▸ **SOURCE RECORDS**
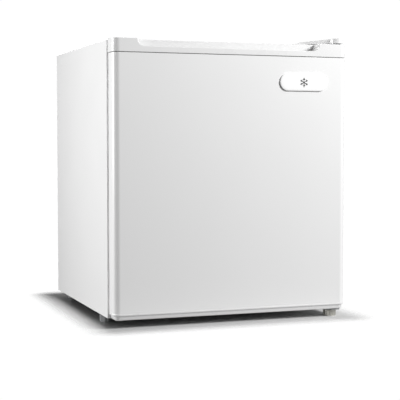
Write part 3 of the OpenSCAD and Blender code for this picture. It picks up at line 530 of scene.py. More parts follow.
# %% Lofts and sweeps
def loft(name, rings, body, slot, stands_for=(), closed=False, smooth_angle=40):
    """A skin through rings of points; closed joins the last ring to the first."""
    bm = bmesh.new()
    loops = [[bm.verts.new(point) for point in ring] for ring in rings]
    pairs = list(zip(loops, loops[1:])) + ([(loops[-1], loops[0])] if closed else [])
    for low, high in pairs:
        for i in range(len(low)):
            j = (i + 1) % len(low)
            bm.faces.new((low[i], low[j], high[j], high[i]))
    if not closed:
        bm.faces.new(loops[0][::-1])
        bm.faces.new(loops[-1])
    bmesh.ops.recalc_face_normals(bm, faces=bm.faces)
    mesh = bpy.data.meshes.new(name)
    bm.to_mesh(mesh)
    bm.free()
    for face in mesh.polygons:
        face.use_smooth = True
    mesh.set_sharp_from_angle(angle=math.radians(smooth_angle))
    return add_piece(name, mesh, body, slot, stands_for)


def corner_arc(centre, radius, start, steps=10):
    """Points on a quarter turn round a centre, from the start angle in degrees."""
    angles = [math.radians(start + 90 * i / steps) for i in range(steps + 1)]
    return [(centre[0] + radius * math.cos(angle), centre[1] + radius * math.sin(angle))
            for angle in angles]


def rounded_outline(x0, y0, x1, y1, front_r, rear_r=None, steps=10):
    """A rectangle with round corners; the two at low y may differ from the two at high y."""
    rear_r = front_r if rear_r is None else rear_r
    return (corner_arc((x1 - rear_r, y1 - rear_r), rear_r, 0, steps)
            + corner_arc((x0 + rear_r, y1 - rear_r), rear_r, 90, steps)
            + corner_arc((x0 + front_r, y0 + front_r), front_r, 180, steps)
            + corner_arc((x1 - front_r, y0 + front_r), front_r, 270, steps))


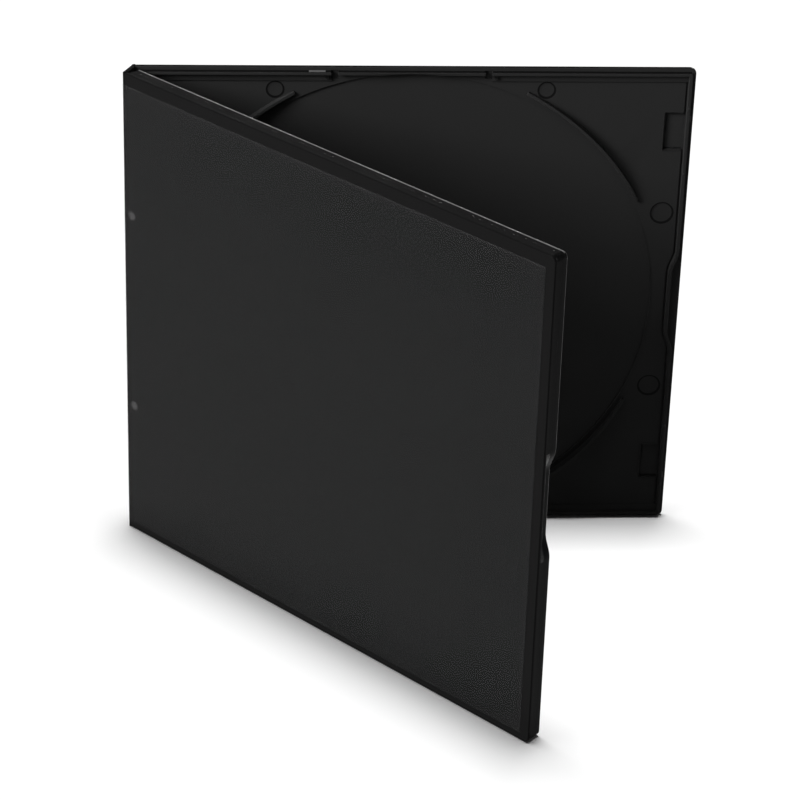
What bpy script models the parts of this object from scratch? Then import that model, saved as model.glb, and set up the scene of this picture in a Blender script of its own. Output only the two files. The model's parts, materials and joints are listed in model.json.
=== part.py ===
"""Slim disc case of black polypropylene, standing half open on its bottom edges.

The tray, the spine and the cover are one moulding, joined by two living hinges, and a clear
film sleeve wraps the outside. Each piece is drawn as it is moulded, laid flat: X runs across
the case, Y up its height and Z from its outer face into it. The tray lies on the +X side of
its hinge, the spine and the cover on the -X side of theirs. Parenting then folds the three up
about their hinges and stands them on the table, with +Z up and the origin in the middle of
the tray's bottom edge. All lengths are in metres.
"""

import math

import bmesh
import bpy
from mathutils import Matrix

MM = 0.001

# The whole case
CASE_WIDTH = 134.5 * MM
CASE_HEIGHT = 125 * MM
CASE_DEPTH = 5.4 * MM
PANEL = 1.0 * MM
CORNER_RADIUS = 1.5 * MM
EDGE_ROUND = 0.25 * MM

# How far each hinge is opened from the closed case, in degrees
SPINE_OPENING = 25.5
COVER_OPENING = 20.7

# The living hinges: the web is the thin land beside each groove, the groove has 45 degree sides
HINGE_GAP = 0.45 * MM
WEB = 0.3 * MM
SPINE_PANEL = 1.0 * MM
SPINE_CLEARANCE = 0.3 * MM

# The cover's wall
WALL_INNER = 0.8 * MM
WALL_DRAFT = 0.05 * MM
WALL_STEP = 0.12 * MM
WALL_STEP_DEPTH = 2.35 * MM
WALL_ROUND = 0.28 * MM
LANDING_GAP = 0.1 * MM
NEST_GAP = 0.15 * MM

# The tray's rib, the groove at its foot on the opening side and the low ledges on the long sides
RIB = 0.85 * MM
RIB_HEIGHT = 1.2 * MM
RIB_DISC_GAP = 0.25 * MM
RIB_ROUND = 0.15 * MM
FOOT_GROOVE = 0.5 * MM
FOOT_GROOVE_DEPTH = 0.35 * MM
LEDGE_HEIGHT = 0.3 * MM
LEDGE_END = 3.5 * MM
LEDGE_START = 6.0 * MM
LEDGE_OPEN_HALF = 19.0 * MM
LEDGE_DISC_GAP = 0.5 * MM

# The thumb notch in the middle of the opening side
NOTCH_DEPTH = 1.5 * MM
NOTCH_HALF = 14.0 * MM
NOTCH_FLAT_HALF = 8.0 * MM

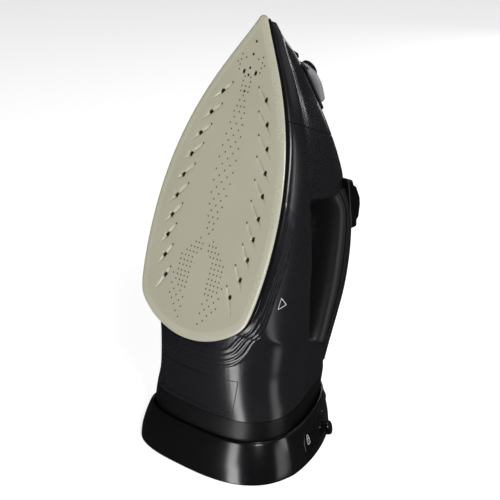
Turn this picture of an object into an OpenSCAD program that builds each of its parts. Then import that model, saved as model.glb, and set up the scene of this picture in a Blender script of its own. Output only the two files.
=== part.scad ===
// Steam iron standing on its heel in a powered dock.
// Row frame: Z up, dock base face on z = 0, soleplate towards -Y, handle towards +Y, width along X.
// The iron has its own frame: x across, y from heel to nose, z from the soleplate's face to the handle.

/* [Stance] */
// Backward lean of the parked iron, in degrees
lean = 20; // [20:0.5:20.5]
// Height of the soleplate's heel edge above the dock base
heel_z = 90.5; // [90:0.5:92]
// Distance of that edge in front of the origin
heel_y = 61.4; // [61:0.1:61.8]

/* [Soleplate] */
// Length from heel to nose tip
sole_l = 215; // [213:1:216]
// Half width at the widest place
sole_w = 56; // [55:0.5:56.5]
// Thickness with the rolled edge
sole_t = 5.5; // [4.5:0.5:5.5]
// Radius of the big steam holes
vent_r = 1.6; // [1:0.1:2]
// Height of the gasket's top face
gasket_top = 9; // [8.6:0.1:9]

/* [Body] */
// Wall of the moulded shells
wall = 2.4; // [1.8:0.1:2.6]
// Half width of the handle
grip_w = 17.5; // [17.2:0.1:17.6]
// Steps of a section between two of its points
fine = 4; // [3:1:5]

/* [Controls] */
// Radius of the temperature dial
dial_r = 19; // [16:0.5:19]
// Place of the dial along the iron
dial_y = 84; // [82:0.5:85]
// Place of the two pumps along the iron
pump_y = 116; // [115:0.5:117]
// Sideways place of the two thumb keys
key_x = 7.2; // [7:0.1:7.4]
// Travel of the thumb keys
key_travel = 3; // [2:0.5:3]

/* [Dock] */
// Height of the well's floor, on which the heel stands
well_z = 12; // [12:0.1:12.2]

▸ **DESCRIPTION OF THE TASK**
Print the material above verbatim, first line through the line containing "for angle in angles]", both included.

▸ **RESPONSE BELOW**
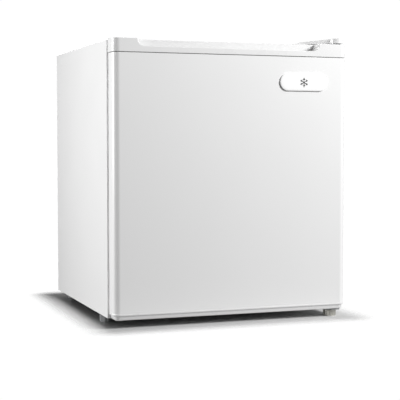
Write part 3 of the OpenSCAD and Blender code for this picture. It picks up at line 530 of scene.py. More parts follow.
# %% Lofts and sweeps
def loft(name, rings, body, slot, stands_for=(), closed=False, smooth_angle=40):
    """A skin through rings of points; closed joins the last ring to the first."""
    bm = bmesh.new()
    loops = [[bm.verts.new(point) for point in ring] for ring in rings]
    pairs = list(zip(loops, loops[1:])) + ([(loops[-1], loops[0])] if closed else [])
    for low, high in pairs:
        for i in range(len(low)):
            j = (i + 1) % len(low)
            bm.faces.new((low[i], low[j], high[j], high[i]))
    if not closed:
        bm.faces.new(loops[0][::-1])
        bm.faces.new(loops[-1])
    bmesh.ops.recalc_face_normals(bm, faces=bm.faces)
    mesh = bpy.data.meshes.new(name)
    bm.to_mesh(mesh)
    bm.free()
    for face in mesh.polygons:
        face.use_smooth = True
    mesh.set_sharp_from_angle(angle=math.radians(smooth_angle))
    return add_piece(name, mesh, body, slot, stands_for)


def corner_arc(centre, radius, start, steps=10):
    """Points on a quarter turn round a centre, from the start angle in degrees."""
    angles = [math.radians(start + 90 * i / steps) for i in range(steps + 1)]
    return [(centre[0] + radius * math.cos(angle), centre[1] + radius * math.sin(angle))
            for angle in angles]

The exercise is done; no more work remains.